There can be no more excuses for inaction on issues such as working conditions and putting workers’ voices at the heart of industrial strategy, the GMB union has warned.
Among the reactions from unions, GMB’s stood out for saying that the deal could benefit workers, but only if the prime minister delivered on his promises.
“For too long, jester Johnson has been playing to the political gallery over our departure from the EU, it is now time for him to address the economic and jobs reality of this decision,” said Warren Kenny, Acting GMB General Secretary.
“If the Government is serious about building back better, then they need to build back better in the UK. That means levelling up on workers’ rights,”
Other unions, however, said there was little hope for a better future for workers under the deal struck last year which cemented the UK’s relationship with the EU.
TUC general secretary Frances O’Grady dismissed the deal as only ‘marginally’ better than nothing: “It won’t protect jobs and puts hard-won workers’ rights on the line. This deal is on the prime minister’s head – it’s his responsibility to make sure working families don’t end up worse off.”
Scottish national union body STUC warned that future Trade Bills with other countries such as the US could see reduced standards across a range of policy areas. STUC general secretary Roz Foyer said: “This is a right-wing Tory government which is no friend of working people. Many within its ranks will seek to limit workplace rights in the period ahead.”

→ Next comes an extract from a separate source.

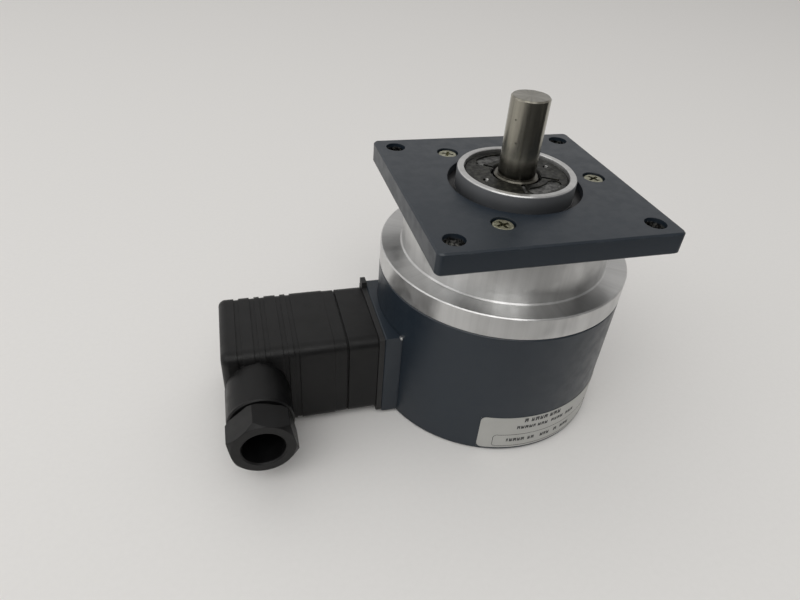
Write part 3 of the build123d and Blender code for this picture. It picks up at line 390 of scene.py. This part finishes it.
def circuit_board():
    m = Recipe("circuit_board", (0.02, 0.14, 0.06), 0.3)
    tracks = m.step(m.cells(2.2, feature="DISTANCE_TO_EDGE"), 0.02, 0.05)
    m.set("Base Color", m.mix(tracks, (0.06, 0.26, 0.10), (0.012, 0.10, 0.045)))
    m.bump(tracks, 0.03)
    return m.done()


def disc_glass():
    """Glass with chrome graduations round the rim."""
    m = Recipe("disc_glass", (0.85, 0.92, 0.92), 0.05)
    x, y, _ = m.parts()
    turn = m.math("ARCTAN2", y, x)
    ticks = m.math("SINE", m.math("MULTIPLY", turn, DISC_LINES))
    track = m.between(m.radius(), TRACK_IN, TRACK_OUT, 0.1)
    chrome = m.math("MULTIPLY", m.step(ticks, -0.1, 0.1), track)
    m.set("Base Color", m.mix(chrome, (0.85, 0.92, 0.92), (0.25, 0.25, 0.25)))
    m.set("Roughness", m.step(m.noise(4.0), 0.3, 0.7, 0.03, 0.08))
    m.set("Transmission Weight", 0.7)
    return m.done()


def gloss_plastic(name, colour, light):
    m = Recipe(name, colour, 0.25)
    m.set("Base Color", m.mix(m.noise(2.0, 3), colour, light))
    m.set("Roughness", m.step(m.noise(0.8, 2), 0.3, 0.7, 0.2, 0.34))
    m.bump(m.noise(0.5, 2), 0.006)
    return m.done()


def lock_ring_finish():
    """Blackened steel, oily, scraped where it is sunk, with painted glints beside its two pin holes.
    """
    m = Recipe("black_oxide", (0.020, 0.020, 0.021), 0.38, 0.4)
    m.set("Specular IOR Level", 0.22)
    _, _, z = m.parts()
    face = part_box("lock_ring")[1].z / MM
    sunk = m.step(z, face - POCKET_DEPTH - 0.03, face - POCKET_DEPTH + 0.05, 1.0, 0.0)
    worn = m.step(m.noise(1.3, 4), 0.42, 0.7)
    plain = m.mix(worn, (0.007, 0.007, 0.006), (0.038, 0.038, 0.030))
    scrapes = m.step(m.noise(1.1, 4), 0.35, 0.65)
    scraped = m.mix(scrapes, (0.05, 0.05, 0.05), (0.19, 0.19, 0.185))
    colour = m.mix(sunk, plain, scraped)
    # Painted glints: a bright spot beside each pin hole.
    for glint in PIN_GLINTS:
        rim = m.step(m.radius(glint), 0.25, 0.5, 1.0, 0.0)
        colour = m.mix(rim, colour, (0.75, 0.75, 0.73))
    m.set("Base Color", colour)
    m.set("Roughness", m.step(m.noise(0.8, 3), 0.3, 0.7, 0.28, 0.5))
    m.rounded_edges(0.15)
    m.bump(m.noise(0.25, 3), 0.012)
    return m.done()


# ---------------------------------------------------------------- stage and light
def soft_light(name, place, aim, size, power, colour):
    data = bpy.data.lights.new(name, "AREA")
    data.shape = "RECTANGLE"
    data.size, data.size_y = size
    data.energy = power
    data.color = colour
    light = bpy.data.objects.new(name, data)
    bpy.context.scene.collection.objects.link(light)
    light.location = place
    light.rotation_euler = (Vector(aim) - Vector(place)).to_track_quat("-Z", "Y").to_euler()


def make_stage():
    mesh = bpy.data.meshes.new("floor")
    shape = bmesh.new()
    bmesh.ops.create_grid(shape, x_segments=1, y_segments=1, size=FLOOR_HALF)
    shape.to_mesh(mesh)
    shape.free()
    floor = bpy.data.objects.new("floor", mesh)
    bpy.context.scene.collection.objects.link(floor)
    floor.location.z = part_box("housing_cup")[0].z - FLOOR_GAP
    material = Recipe("floor_paper", (0.80, 0.79, 0.775), 0.6)
    material.set("Specular IOR Level", 0.0)
    grain = material.noise(1.5, 3)
    material.set("Base Color", material.mix(grain, (0.79, 0.78, 0.765), (0.82, 0.81, 0.795)))
    mesh.materials.append(material.done())

    make_room()
    dark_cards()
    for light in LIGHTS:
        soft_light(*light)


def dark_cards():
    """The dim parts of the room, in front of the table and to its right, seen only in reflections."""
    shape = bmesh.new()
    for left, right, near, far in CARDS:
        corners = [(left, near), (right, near), (right, far), (left, far)]
        shape.faces.new([shape.verts.new((x, y, CARD_HEIGHT)) for x, y in corners])
    mesh = bpy.data.meshes.new("dark_cards")
    shape.to_mesh(mesh)
    shape.free()
    card = bpy.data.objects.new("dark_cards", mesh)
    bpy.context.scene.collection.objects.link(card)
    card.visible_camera = False
    card.visible_diffuse = False
    card.visible_transmission = False
    card.visible_shadow = False
    cloth = Recipe("dark_cloth", (0.02, 0.02, 0.02), 0.9)
    weave = cloth.noise(20.0, 3)
    cloth.set("Base Color", cloth.mix(weave, (0.03, 0.03, 0.03), (0.06, 0.06, 0.06)))
    mesh.materials.append(cloth.done())


def make_room():
    """Soft surroundings: bright above, pale low down behind the object, dim on the camera's side."""
    world = bpy.data.worlds.new("soft_room")
    bpy.context.scene.world = world
    world.use_nodes = True
    tree = world.node_tree
    split = tree.nodes.new("ShaderNodeSeparateXYZ")
    tree.links.new(tree.nodes.new("ShaderNodeTexCoord").outputs["Generated"], split.inputs[0])
    height = ramp(tree, split.outputs["Z"], 0.10, 0.70, 0.0, 0.36)
    depth = ramp(tree, split.outputs["Y"], -0.5, 0.5, 0.02, 0.20)
    side = ramp(tree, split.outputs["X"], -0.7, 0.5, 0.14, 0.0)
    low = ramp(tree, split.outputs["Z"], 0.30, 0.50, 2.0, 0.0)
    glow = combine(tree, "MULTIPLY", low, depth)
    total = combine(tree, "ADD", combine(tree, "ADD", height, depth), combine(tree, "ADD", side, glow))
    background = tree.nodes["Background"]
    background.inputs["Color"].default_value = (1.0, 0.985, 0.97, 1)
    tree.links.new(total, background.inputs["Strength"])


def combine(tree, operation, first, second):
    made = tree.nodes.new("ShaderNodeMath")
    made.operation = operation
    tree.links.new(first, made.inputs[0])
    tree.links.new(second, made.inputs[1])
    return made.outputs[0]


def ramp(tree, value, low, high, start, end):
    made = tree.nodes.new("ShaderNodeMapRange")
    made.interpolation_type = "SMOOTHSTEP"
    for name, number in zip(("From Min", "From Max", "To Min", "To Max"), (low, high, start, end)):
        made.inputs[name].default_value = number
    tree.links.new(value, made.inputs["Value"])
    return made.outputs["Result"]


# ---------------------------------------------------------------- print on the label
GLUE_THICK = 0.03
FILM_THICK = 0.12
PRINT_THICK = 0.015
LABEL_R = CUP_R + GLUE_THICK + FILM_THICK
PRINT_R = LABEL_R + PRINT_THICK
TILE_DEGREES = 1.5
# The nick in a mark: where it starts and ends along the mark, and its share of the mark's height.
NICK_START, NICK_END, NICK_TALL = 0.40, 0.70, 0.35
# Each row: middle height, tall, first angle, then its marks' widths in degrees (a minus is a gap).
BOLD_ROW = (12.1, 1.5, -92.0, (
    1.8, -1.6, 1.5, -0.5, 1.9, -0.5, 1.6, -0.5, 1.9, -1.4, 1.7, -0.5, 1.8, -0.5, 1.7))
SMALL_ROW = (9.4, 1.2, -95.0, (
    1.5, -0.4, 1.7, -0.4, 1.6, -0.4, 1.7, -0.4, 1.2, -1.2, 1.6, -0.4, 1.4, -0.4, 1.5,
    -2.2, 1.6, -0.4, 1.3, -0.4, 1.5, -0.4, 1.6, -2.0, 1.5, -0.4, 1.6, -0.4, 1.5))
BOX_ROW = (4.4, 1.3, -98.8, (
    0.8, -0.6, 1.5, -0.4, 1.6, -0.4, 1.5, -0.4, 1.6, -1.8, 1.3, -0.5, 1.5, -3.4,
    1.6, -0.4, 1.2, -0.4, 1.5, -3.0, 1.9, -2.5, 1.7, -0.4, 1.6, -0.4, 1.5))
FAR_ROW = (8.0, 2.4, -40.0, (4.0, -1.0, 3.0, -1.0, 4.5, -1.0, 3.0, -1.0, 4.0))
# The frame round the lowest row: first and last angle, low and high, corner and line.
BOX_OUTLINE = (-105.4, -46.0, 1.9, 6.6, 1.3, 0.16)
CORNER_TILES = 5


def patch(shape, first, last, low, high):
    """Thin curved tile on the label between two angles and two heights, closed on all sides."""
    steps = max(1, math.ceil((last - first) / TILE_DEGREES))
    rows = []
    for number in range(steps + 1):
        turn = math.radians(first + (last - first) * number / steps)
        corners = []
        for radius, z in ((LABEL_R, low), (PRINT_R, low), (PRINT_R, high), (LABEL_R, high)):
            place = Vector((radius * math.cos(turn), radius * math.sin(turn), z))
            corners.append(shape.verts.new(place * MM))
        rows.append(corners)
    for near, far in zip(rows, rows[1:]):
        for a in range(4):
            b = (a + 1) % 4
            shape.faces.new((near[a], near[b], far[b], far[a]))
    shape.faces.new(reversed(rows[0]))
    shape.faces.new(rows[-1])


def print_row(shape, row):
    """Row of blank marks in place of letters: each is a bar with a nick in its upper or lower side."""
    middle, tall, angle, widths = row
    for number, width in enumerate(widths):
        if width > 0:
            low, high = middle - tall / 2, middle + tall / 2
            nick = (angle + NICK_START * width, angle + NICK_END * width)
            patch(shape, angle, nick[0], low, high)
            patch(shape, nick[1], angle + width, low, high)
            if number % 4:
                patch(shape, *nick, low, high - NICK_TALL * tall)
            else:
                patch(shape, *nick, low + NICK_TALL * tall, high)
        angle += abs(width)


def print_outline(shape):
    """Thin rounded outline: two long sides, two short ones and four corners in short tiles."""
    first, last, low, high, corner, line = BOX_OUTLINE
    turn = math.degrees(corner / LABEL_R)
    thin = math.degrees(line / LABEL_R)
    reach = 1.3 * line
    patch(shape, first + turn, last - turn, low, low + line)
    patch(shape, first + turn, last - turn, high - line, high)
    patch(shape, first, first + thin, low + corner, high - corner)
    patch(shape, last - thin, last, low + corner, high - corner)
    for side, edge in ((1, first), (-1, last)):
        for up, level in ((1, low), (-1, high)):
            for number in range(CORNER_TILES):
                bend = math.pi / 2 * (number + 0.5) / CORNER_TILES
                along = edge + side * turn * (1 - math.cos(bend))
                z = level + up * corner * (1 - math.sin(bend))
                patch(shape, along - thin / 2, along + thin / 2, z - reach, z + reach)


def print_label():
    shape = bmesh.new()
    for row in (BOLD_ROW, SMALL_ROW, BOX_ROW, FAR_ROW):
        print_row(shape, row)
    print_outline(shape)
    mesh = bpy.data.meshes.new("label_print")
    shape.to_mesh(mesh)
    shape.free()
    marks = bpy.data.objects.new("label_print", mesh)
    bpy.context.scene.collection.objects.link(marks)
    ink = Recipe("label_ink", (0.03, 0.03, 0.03), 0.55)
    thin = ink.step(ink.noise(0.5, 3), 0.4, 0.7)
    ink.set("Base Color", ink.mix(thin, (0.022, 0.022, 0.022), (0.09, 0.09, 0.09)))
    mesh.materials.append(ink.done())
    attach(marks, "encoder_body")


make_camera()
make_stage()
print_label()

# A chip in the paint where the connector block's upper edge meets the housing.
block_low, block_high = (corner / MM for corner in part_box("connector_block"))
chip_x = -math.sqrt(CUP_R ** 2 - block_low.y ** 2)
chip = Vector((chip_x, block_low.y, block_high.z))
corner_holes = MOUNTS["corner_holes"]["dims"]
bare_holes = (corner_holes["spacing_x_mm"], corner_holes["hole_r_mm"], PLATE_HIGH - 0.9)

SPECIAL = {
    "connector_block": paint("connector_paint", bare_spot=chip),
    "adapter_plate": paint("plate_paint", bare_holes=bare_holes),
    "flange_body": flange_finish(),
}
FINISHES = {
    "housing_paint": paint(),
    "machined_aluminium": blotched_metal("machined_aluminium", ALUMINIUM, WORN_AND_STREAK_ALUMINIUM, *TURNED),
    "shaft_steel": shaft_finish(),
    "bearing_steel": blotched_metal("bearing_steel", (0.66,) * 3, (0.52,) * 3, 0.2, 0.1, 0.002, 0.5),
    "cage_steel": plated_metal("cage_steel", (0.42, 0.40, 0.35), (0.26, 0.25, 0.22), 0.38),
    "spring_steel": plated_metal("spring_steel", (0.20, 0.20, 0.21), (0.10, 0.10, 0.10), 0.35),
    "zinc_plate": plated_metal("zinc_plate", (0.46, 0.45, 0.35), (0.24, 0.24, 0.17), 0.34, 0.9),
    "black_oxide": lock_ring_finish(),
    "black_plastic": moulded_plastic("black_plastic", PLASTIC, [2.8 * c for c in PLASTIC], 0.42),
    "grey_plastic": moulded_plastic("grey_plastic", (0.13, 0.14, 0.145), (0.20, 0.20, 0.20), 0.5),
    "black_rubber": rubber(),
    "brass": plated_metal("brass", (0.72, 0.55, 0.26), (0.55, 0.40, 0.18), 0.3),
    "tinned_contact": plated_metal("tinned_contact", (0.72, 0.72, 0.71), (0.55, 0.55, 0.54), 0.28),
    "disc_glass": disc_glass(),
    "lens_plastic": gloss_plastic("lens_plastic", (0.10, 0.03, 0.11), (0.16, 0.06, 0.17)),
    "circuit_board": circuit_board(),
    "label_film": label_film(),
    "wire_insulation": gloss_plastic("wire_insulation", (0.42, 0.02, 0.015), (0.55, 0.05, 0.03)),
}

for part in frame["record"]["subparts"]:
    finish = SPECIAL.get(part["node"], FINISHES[part["material_slot"]])
    for place in NODES[part["node"]].material_slots:
        place.material = finish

Labour failed to amend the bill, which brought the trade deal into force on 31 December, to include additional protections for workers’ rights and environmental standards. Labour leader Keir Starmer said it was a ‘thin agreement’ that did not protect workplace rights as it stood, but that Labour had no choice but to back it.
“Up against no deal, we accept this deal, but the consequences of it are yours,” Starmer told the Prime Minister. “No longer can you blame somebody else. Responsibility for this deal – lies squarely at the door of Number 10.”
The government has promised that it will make the UK ‘the best place in the world to work’. It is due to publish enhancements to workers’ rights in a forthcoming Employment Bill.